The infrastructure law allows DOE to borrow $2.5 billion from the U.S. Treasury to effectively create a revolving fund that doesn’t need to be reauthorized.
Besides issuing loans and joining partnerships, DOE can enter into contracts for up to 50% of the capacity on eligible transmission projects, which will be the focus of the initial solicitation, according to the request for information. The department can sell the capacity to other parties to replenish the fund.
To earn a capacity contract, applicants must show their project wouldn’t move ahead “in a timely manner” or have as much capacity without DOE support.
The infrastructure law requires DOE to consult with relevant transmission planning regions about their identified transmission needs, and the department must avoid duplicating or conflicting with a region’s needs when selecting projects to support, according to the request for information.
DOE asked for comments on a series of questions, including whether there are ways to leverage the program’s funding and speed transmission development to cost-effectively increase resilience and cut greenhouse gas emissions while promoting economic growth and energy justice.
The department also wants to know if it should enter into contingent offers with multiple entities, and award final capacity contracts to the projects that reach significant milestones first.
The initial solicitation could support some of the 22 shovel-ready transmission projects identified by Grid Strategies and Americans for a Clean Energy Grid in an April 2021 report, according to Sam Porter, who represented merchant transmission developers as senior counsel at Norton Rose Fulbright.
In a major benefit, the TFP could help some transmission projects receive financial backing.
“If the DOE is doing [funding] in smaller increments, perhaps that's enough in any given project to give outside investors a little more comfort that what they're investing in is a viable transmission project,” Parins said.

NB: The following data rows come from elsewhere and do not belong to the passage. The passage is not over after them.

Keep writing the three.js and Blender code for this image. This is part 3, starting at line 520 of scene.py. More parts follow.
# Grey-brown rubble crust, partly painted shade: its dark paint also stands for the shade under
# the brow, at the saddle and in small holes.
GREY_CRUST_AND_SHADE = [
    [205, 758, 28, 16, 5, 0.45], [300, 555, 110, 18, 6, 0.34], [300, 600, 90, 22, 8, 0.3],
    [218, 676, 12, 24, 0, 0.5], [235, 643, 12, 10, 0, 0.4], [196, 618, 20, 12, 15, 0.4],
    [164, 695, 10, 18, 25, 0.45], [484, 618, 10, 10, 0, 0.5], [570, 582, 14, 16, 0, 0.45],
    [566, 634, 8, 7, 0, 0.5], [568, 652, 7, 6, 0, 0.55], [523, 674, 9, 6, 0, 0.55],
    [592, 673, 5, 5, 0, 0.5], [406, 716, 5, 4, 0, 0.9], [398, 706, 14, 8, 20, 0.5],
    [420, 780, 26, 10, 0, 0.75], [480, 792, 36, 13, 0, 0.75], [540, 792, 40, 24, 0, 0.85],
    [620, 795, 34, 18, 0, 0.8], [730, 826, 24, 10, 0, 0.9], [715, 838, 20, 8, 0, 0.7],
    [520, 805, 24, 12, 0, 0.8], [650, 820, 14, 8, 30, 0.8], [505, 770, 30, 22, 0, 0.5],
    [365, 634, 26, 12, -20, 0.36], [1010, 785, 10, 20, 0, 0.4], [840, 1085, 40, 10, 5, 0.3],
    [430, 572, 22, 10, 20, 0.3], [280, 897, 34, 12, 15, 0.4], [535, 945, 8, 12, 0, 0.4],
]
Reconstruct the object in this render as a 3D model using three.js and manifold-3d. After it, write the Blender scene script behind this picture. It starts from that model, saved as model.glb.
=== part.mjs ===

Before agreeing to support a transmission proposal, DOE will conduct diligence on the project, which can help attract financing, according to Kenneth Hansen, a Norton Rose Fulbright partner and expert on DOE’s Loan Guarantee Program for innovative and alternative energy projects.
“The fact that DOE has scrutinized the project and decided it's worth supporting is a good thing,” Hansen said Tuesday. “In the energy bank market, it's a serious credential.”
The program could spur transmission projects, which face challenges that include long development incubation periods and various risks that can increase costs, lengthen timelines and erode profit margins, according to Porter, founder and CEO of NeuPorter, a midstream pipeline company focused on clean hydrogen.
“From a developer’s perspective I think it does help, but for me personally, not enough to make me want to develop any transmission projects that cross state lines or span more than a single [regional transmission organization,]” Porter said in an email.
Any federal investment in transmission through the TFP would be helpful for grid development, according to Parins. “It's good news overall,” Parins said. “Whether it's the thing that's going to unlock it for mass investments, I think, is an open question."